Good performance of Middle Eastern contexts vs. poor performance of African contexts: 7 out of the top 10 contexts that are underfunded are in Africa. Compare this to Afghanistan, Iraq, and the regional Syria response which have been minimally underfunded.

The distribution of underfunding is huge: there is huge inequity in the humanitarian world. Whilst assistance should be delivered according to needs, it seems that some needs count less when we pick up the bill. Less than $5 in every $20 needed has been delivered to the Regional DR Congo response plans. Yet nearly $19 in every $20 needed has been delivered to Afghanistan response plans.

2021 Index

We’ve published an updated 2021 Underfunded Crisis Index. The original index was published in a story last year. However, the index has been updated here to include more comprehensive data, particularly from the Refugee Funding Tracker which has more data regarding regional refugee response plans.

Sources and Methodology

In 2021, we published a one-off story that examined which humanitarian crises are the most underfunded. We’ve decided to update this information on a yearly basis here.


Our classification of underfunding is as follows:

  • Minimal underfunding: 80% or higher
  • Moderate underfunding: between 50% and 80%
  • Severe underfunding: between 40% and 50%
  • Chronic underfunding: 40% or under

Data Sources

Data for the index comes from two sources. In the first instance, data comes from OCHA’s Financial Tracking Service (FTS) which is the most comprehensive source of humanitarian funding data in regards to specific response plans. This is then complemented by using UNHCR’s Refugee Funding Tracker (RFT) which has more data on regional refugee response plans.

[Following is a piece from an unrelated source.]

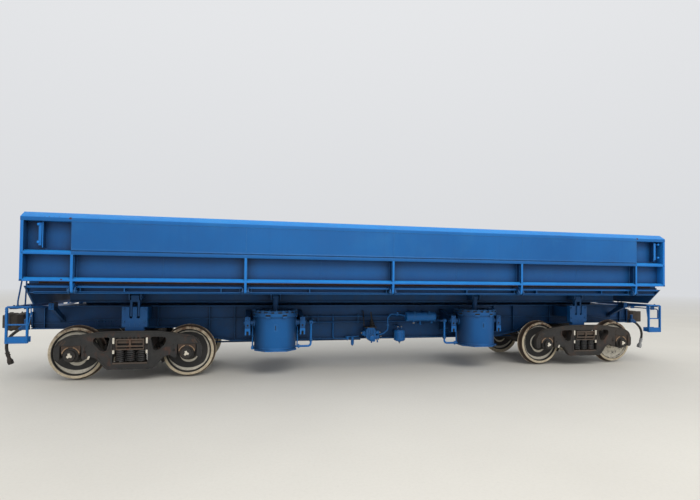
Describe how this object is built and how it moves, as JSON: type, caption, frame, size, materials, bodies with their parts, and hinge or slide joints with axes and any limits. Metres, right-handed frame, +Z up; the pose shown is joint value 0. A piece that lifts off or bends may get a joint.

Step 1: filter for contexts that are eligible for the index. Only contexts with an active appeal this year, according to FTS and/or the RFT, are eligible. Contexts that have not had an active response plan in the three preceding years are removed from the list.

Step 2: add up funding received and funding required over the past five years. Quite a simple step really. This is what we mean by ‘cumulative’ in the table. It’s just the sum of the past five years. Therefore, the ‘cumulative funding requirement met’ is: all funding received in the last five years divided by all funding required in the last five years. We’ve chosen this method as it measures all funding and all needs.

We also looked at whether to base the index on underfunding by appeal, in which case doing an average across the years made sense (e.g. if a context got 88%, 81%, 78%, 76%, and 50% of what they asked for in each yearly appeal in the last five years, that would equal an average of 75%).

However, in reality there’s not much difference between the two as noted in the original story, and underfunding by appeal would make all appeals equal in a sense. For example, if a context got 90% of $100m and then 10% of $1bn, the average of the percentages would be 50%, but if we look at the total (i.e. all funding and all needs), then it would be only 17% funded.

Therefore, given that there’s not much difference between the two, and ‘underfunding by appeal’ could be prone to this type of error, we’ve chosen to look at all funding received and required instead.

Step 3: sort by rank and voilà, we have an index!

Other useful frameworks

The Central Emergency Response Fund (CERF) has a special Underfunded Emergency Allocation that takes into account funding levels, as well as needs, risks, vulnerability, and the recommendations and consultations of colleagues. ECHO have also created a framework called the Forgotten Crises Assessment, or FCA. Similar to CERF, the framework is multi-dimensional, and takes into account media coverage, vulnerability, and a qualitative assessment.